Syrian refugees who returned to Syria from Lebanon between 2017 and 2021 faced grave human rights abuses and persecution at the hands of the Syrian government and affiliated militias.
Many Lebanese and nearly all Syrian refugee children received no meaningful education as the government closed schools due to the Covid-19 pandemic without ensuring access to distance learning. Children with disabilities were particularly hard hit, as they could not access remote education on an equal basis with others amid a lack of government support.
The authorities’ planning failures delayed the start of the 2021-22 school year to October 11 and led to concerns public schools would not remain open.
Corporal punishment of children was widespread and permitted under the criminal code.
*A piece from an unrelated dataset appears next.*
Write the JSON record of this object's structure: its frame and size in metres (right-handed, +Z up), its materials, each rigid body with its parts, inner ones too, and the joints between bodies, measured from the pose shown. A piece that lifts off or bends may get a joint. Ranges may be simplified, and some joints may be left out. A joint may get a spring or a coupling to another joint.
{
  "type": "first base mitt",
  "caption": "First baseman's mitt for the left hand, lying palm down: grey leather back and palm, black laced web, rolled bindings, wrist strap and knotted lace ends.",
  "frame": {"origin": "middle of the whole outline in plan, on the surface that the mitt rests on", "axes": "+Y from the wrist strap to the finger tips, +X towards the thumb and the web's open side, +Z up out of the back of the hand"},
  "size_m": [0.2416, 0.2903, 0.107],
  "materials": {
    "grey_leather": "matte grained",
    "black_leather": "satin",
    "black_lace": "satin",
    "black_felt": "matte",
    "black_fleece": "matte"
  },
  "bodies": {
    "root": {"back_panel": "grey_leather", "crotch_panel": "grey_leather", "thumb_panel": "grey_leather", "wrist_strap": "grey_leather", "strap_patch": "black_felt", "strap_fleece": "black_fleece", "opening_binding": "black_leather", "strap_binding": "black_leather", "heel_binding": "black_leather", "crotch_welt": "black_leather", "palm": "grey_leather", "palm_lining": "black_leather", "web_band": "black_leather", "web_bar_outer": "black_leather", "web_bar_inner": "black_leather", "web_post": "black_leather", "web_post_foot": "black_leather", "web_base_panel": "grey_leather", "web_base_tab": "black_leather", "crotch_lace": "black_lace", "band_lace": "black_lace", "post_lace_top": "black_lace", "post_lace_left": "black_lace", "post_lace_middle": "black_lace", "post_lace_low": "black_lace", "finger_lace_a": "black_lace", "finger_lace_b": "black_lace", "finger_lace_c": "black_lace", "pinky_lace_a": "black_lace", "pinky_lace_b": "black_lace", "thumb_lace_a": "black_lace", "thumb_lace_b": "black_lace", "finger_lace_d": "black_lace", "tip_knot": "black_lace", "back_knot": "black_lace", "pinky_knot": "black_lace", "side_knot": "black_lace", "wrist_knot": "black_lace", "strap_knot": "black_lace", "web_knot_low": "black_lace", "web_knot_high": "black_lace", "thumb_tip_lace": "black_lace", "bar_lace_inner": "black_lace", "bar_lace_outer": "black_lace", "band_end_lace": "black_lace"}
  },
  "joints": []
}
Despite a 2018 law creating an independent national commission to investigate the fate of the estimated 17,000 Lebanese kidnapped or disappeared during the country’s civil war, the government has yet to allocate a budget for the commission to commence its work.
The Special Tribunal for Lebanon, which in 2020 convicted a member of Hezbollah for his role in the killing of former Lebanese Prime Minister Rafik Hariri and 21 others in 2005, risked shutting down amid funding difficulties. Although tribunal officials announced in October that they had secured sufficient funding to handle a prosecution appeal of the acquittal of two other suspects in the Hariri case, the tribunal’s operations remain uncertain after that due to funding constraints.
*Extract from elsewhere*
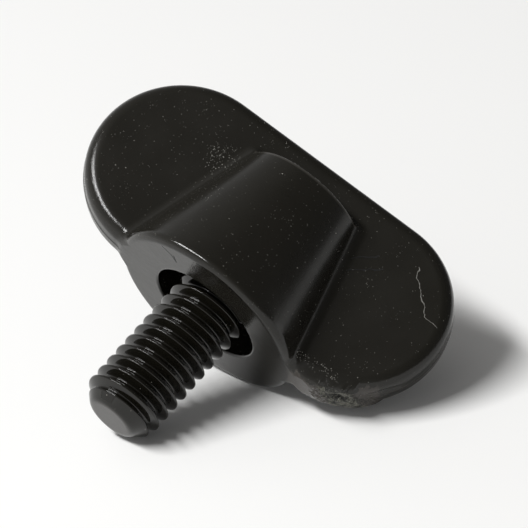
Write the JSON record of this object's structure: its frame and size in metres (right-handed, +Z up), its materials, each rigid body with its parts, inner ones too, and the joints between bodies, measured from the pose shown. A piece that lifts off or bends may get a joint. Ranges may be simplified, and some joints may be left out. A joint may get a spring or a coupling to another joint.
{
  "type": "wing screw",
  "caption": "Wing screw with a flat round-ended wing head, a tapered hub and a threaded stud standing in a round recess.",
  "frame": {"origin": "on the floor, under the middle of the bounding box", "axes": "+X along the wing's length, downhill at 26.9 degrees; +Z straight up from the floor; the stud points to the front (-Y) and down, 25.5 degrees below level, because the screw rests on the thread's first crest and the hub's near rim"},
  "size_m": [0.0272, 0.0228, 0.0184],
  "materials": {
    "head_moulding": "satin",
    "stud_steel": "gloss"
  },
  "bodies": {
    "root": {"wing_head": "head_moulding", "threaded_stud": "stud_steel"}
  },
  "joints": []
}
Syria, Iran, and other regional powers maintain influence in Lebanon through their support of local political allies and proxies.
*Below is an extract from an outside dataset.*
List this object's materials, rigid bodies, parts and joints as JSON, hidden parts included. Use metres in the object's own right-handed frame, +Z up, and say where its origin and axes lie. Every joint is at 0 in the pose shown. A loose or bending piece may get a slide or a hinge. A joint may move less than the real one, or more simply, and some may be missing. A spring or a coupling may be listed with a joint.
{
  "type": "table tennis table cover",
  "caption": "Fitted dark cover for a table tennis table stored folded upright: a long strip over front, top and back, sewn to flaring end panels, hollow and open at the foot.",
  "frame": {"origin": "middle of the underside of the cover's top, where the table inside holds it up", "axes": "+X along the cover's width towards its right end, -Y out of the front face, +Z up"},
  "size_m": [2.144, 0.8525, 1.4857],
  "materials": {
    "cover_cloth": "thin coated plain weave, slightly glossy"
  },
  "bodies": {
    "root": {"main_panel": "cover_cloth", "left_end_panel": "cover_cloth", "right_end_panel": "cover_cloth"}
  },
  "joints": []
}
Tensions with Israel along Lebanon’s southern border remain high, and hostilities flared up in May and August. A Lebanese man was shot and killed by Israeli forces after he tried to cross a security fence on the border with Israel. Israel continues to frequently violate Lebanese airspace.
In July, the EU adopted a framework for targeted sanctions against Lebanese officials responsible for obstructing the formation of a government, the improvement of accountability and good governance, and for serious financial mismanagement, but no individual or entity has been designated.
The United States has continued to sanction individuals for links to Hezbollah, and in October, sanctioned two Lebanese businessmen and one lawmaker for contributing to “the breakdown of good governance and the rule of law in Lebanon.”
On September 16, the European Parliament adopted a resolution describing the dire situation in Lebanon as a “man-made disaster” and calling for the establishment of an international fact-finding mission into the Beirut Blast and targeted sanctions against corrupt Lebanese officials.
In October, several Gulf states, led by Saudi Arabia, expelled the Lebanese ambassadors and banned all Lebanese imports in response to critical comments made by a Lebanese minister about the Saudi-led military intervention in Yemen.
Lebanese security agencies continue to receive assistance from a range of international donors, including the United States, European Union, United Kingdom, France, and Saudi Arabia.